About 20 percent of Medicare beneficiaries are readmitted to the hospital within 30 days of leaving, costing more than $15 billion annually. To spur hospitals to reduce their readmissions rates, the Affordable Care Act lowers Medicare reimbursement levels for hospitals with high rates. Although dozens of initiatives have been launched to help hospitals reduce their readmissions, there is not much evidence to show which of these efforts are the most effective. Researchers studied results from a survey of hospitals participating in national quality campaigns―those specifically focused on patients with heart failure―to determine which strategies were most strongly associated with lower 30-day readmission rates.
Six strategies were associated with significantly lower risk-standardized 30-day readmission rates:
- partnering with community physicians or physician groups;
- partnering with other local hospitals;
- having nurses take responsibility for medication reconciliation;
- arranging follow-up appointments prior to discharge;
- having a process in place to send all discharge papers or electronic summaries directly to the patient’s primary physician; and
- assigning staff to follow up on test results that return after the patient is discharged.
Partnering with local hospitals and physician groups to reduce readmissions could include creating systems of smoother and more reliable transitions, ensuring accurate information about discharge and follow up, and sharing information electronically.
Few of these strategies had been implemented by more than 30 percent of the hospitals surveyed, and only 7 percent had implemented all six strategies.
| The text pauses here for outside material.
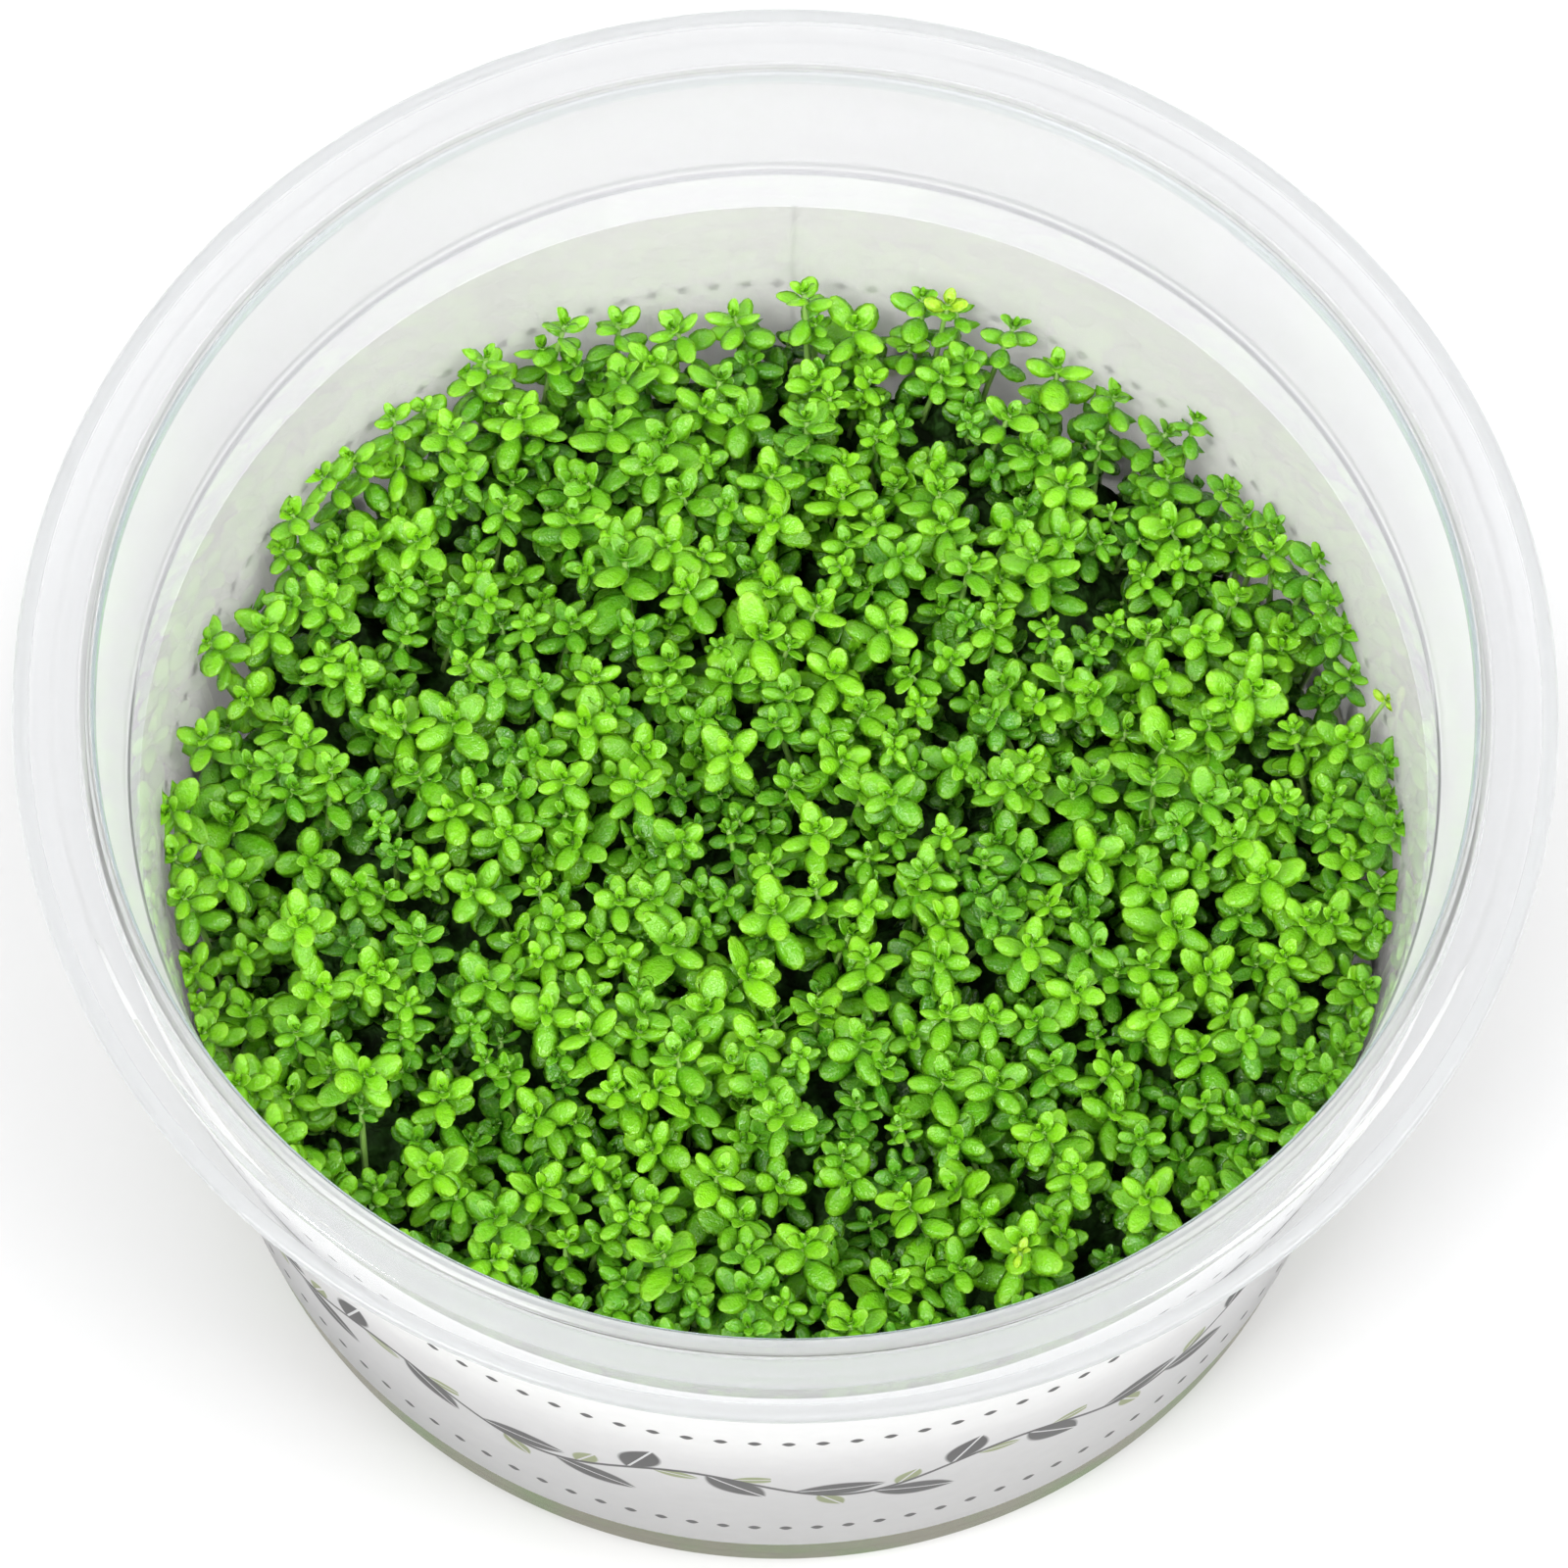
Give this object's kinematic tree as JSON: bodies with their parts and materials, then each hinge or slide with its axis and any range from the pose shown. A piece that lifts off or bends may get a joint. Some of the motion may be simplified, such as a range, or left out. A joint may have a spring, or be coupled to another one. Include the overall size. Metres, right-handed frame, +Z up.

The strategy most closely associated with reduced readmission rates was partnering with local health care providers.
Addressing the Problem
While the effect of individual readmission-reduction strategies was modest, together they had a considerable impact, the authors note. And given the large number of people who experience heart failure, these interventions could improve care and outcomes for thousands, while helping hospitals avoid financial penalties. Some strategies, which seem to link hospital and outpatient care more closely, were unexpectedly associated with higher readmission rates. These included linking outpatient and inpatient prescription records electronically, providing patients or their caregivers with written emergency plans when they leave the hospital, and calling patients after discharge to follow up. The authors speculate that these interventions may not have been implemented effectively or may have reduced the difficulty of a return trip to the hospital.
About the Study
The researchers surveyed nearly 600 hospitals that were participating in quality initiatives to reduce readmissions for patients with heart failure during 2010–2011. They then calculated these hospitals’ risk-standardized 30-day readmission rates using publicly reported data.
The Bottom Line
This study found six strategies associated with lower hospital readmission rates. However, many were being implemented by only a minority of hospitals, highlighting substantial opportunities for improvement.